**GIVEN TASK**
Copy exactly the lines from the start of the data below through the one that carries "FROND_STEM = 0.0016", and only those.

**GIVEN DATA**
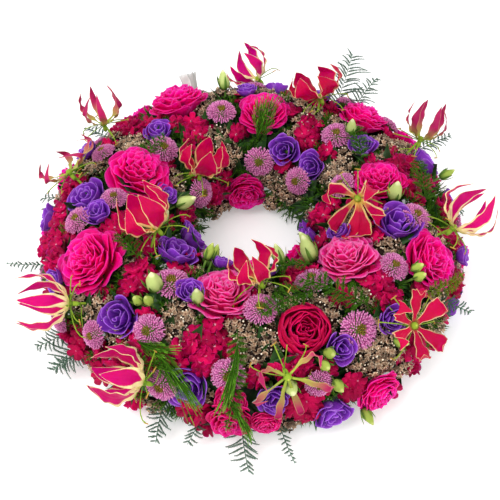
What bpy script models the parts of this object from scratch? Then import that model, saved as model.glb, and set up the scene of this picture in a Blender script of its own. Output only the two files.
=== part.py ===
"""A round funeral wreath: flower heads and fern fronds pushed by their stems into a ring of floral foam
that sits in a moulded tray. Metres, +Z up, origin at the ring's centre on the surface it lies on."""

import math

import bmesh
import bpy
from mathutils import Matrix, Vector

# Driving dimensions of the ring
RING_RADIUS = 0.154  # centre of the tray to the middle of the foam
CORE_HEIGHT = 0.031  # height of the foam's middle, which every stem points at
FOAM_WIDTH = 0.068
FOAM_TOP = 0.060
FOAM_CHAMFER = 0.012
TRAY_WALL = 0.0025
TRAY_HEIGHT = 0.016
TRAY_STEP = 0.003  # height of the tray's bead round each rim
GAP = 0.0003  # fitted pieces and stems in their sockets keep this clearance
RING_STEPS = 40

# The flowered surface is a dome over the ring: an ellipse about the foam's middle
DOME_HALF_WIDTH = 0.096
DOME_HEIGHT = 0.082
STEM_FOOT = 0.016  # distance of each stem's cut end from the foam's middle
HEAD_STEPS = 8

# Stem radius of each kind
ROSE_STEM = 0.0028
SOFT_STEM = 0.0022
GLORIOSA_STEM = 0.0018
FROND_STEM = 0.0016

# Each head is (angle round the ring, lean, width, lift). The angle is 0 at +X and 90 at +Y. The lean is
# 0 on the outer edge, 90 on top and 180 on the edge of the hole. The lift raises it off the dome.
ROSES = (
    (119, 66, 0.072, 0.002),
    (165, 104, 0.072, 0.002),
    (208, 66, 0.070, 0.002),
    (84, 99, 0.062, 0.000),
    (45, 62, 0.062, 0.000),
    (97, 174, 0.050, -0.006),
    (258, 103, 0.066, -0.004),
    (318, 104, 0.062, 0.000),
    (336, 55, 0.064, 0.000),
    (8, 96, 0.056, 0.000),
    (286, 71, 0.060, 0.002),
    (265, 12, 0.046, 0.000),
    (301, 7, 0.046, 0.000),
)
LISIANTHUS = (
    (179, 70, 0.046, -0.002),
    (178, 22, 0.036, 0.000),
    (229, 56, 0.040, -0.002),
    (136, 88, 0.036, -0.004),
    (221, 122, 0.044, -0.002),
    (66, 129, 0.038, 0.000),
    (42, 131, 0.038, 0.000),
    (345, 85, 0.050, 0.002),
    (22, 35, 0.038, 0.000),
    (289, 3, 0.040, 0.000),
    (254, 31, 0.044, -0.004),
)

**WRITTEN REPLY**
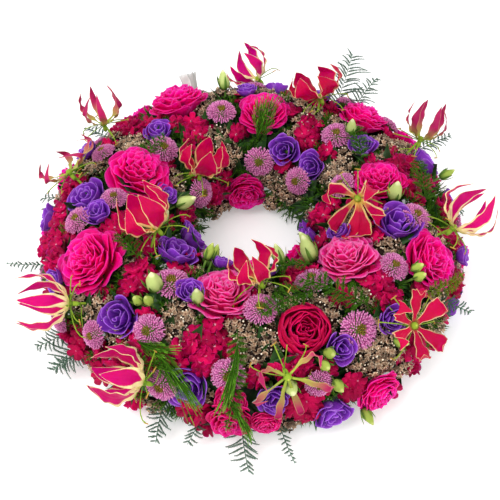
What bpy script models the parts of this object from scratch? Then import that model, saved as model.glb, and set up the scene of this picture in a Blender script of its own. Output only the two files.
=== part.py ===
"""A round funeral wreath: flower heads and fern fronds pushed by their stems into a ring of floral foam
that sits in a moulded tray. Metres, +Z up, origin at the ring's centre on the surface it lies on."""

import math

import bmesh
import bpy
from mathutils import Matrix, Vector

# Driving dimensions of the ring
RING_RADIUS = 0.154  # centre of the tray to the middle of the foam
CORE_HEIGHT = 0.031  # height of the foam's middle, which every stem points at
FOAM_WIDTH = 0.068
FOAM_TOP = 0.060
FOAM_CHAMFER = 0.012
TRAY_WALL = 0.0025
TRAY_HEIGHT = 0.016
TRAY_STEP = 0.003  # height of the tray's bead round each rim
GAP = 0.0003  # fitted pieces and stems in their sockets keep this clearance
RING_STEPS = 40

# The flowered surface is a dome over the ring: an ellipse about the foam's middle
DOME_HALF_WIDTH = 0.096
DOME_HEIGHT = 0.082
STEM_FOOT = 0.016  # distance of each stem's cut end from the foam's middle
HEAD_STEPS = 8

# Stem radius of each kind
ROSE_STEM = 0.0028
SOFT_STEM = 0.0022
GLORIOSA_STEM = 0.0018
FROND_STEM = 0.0016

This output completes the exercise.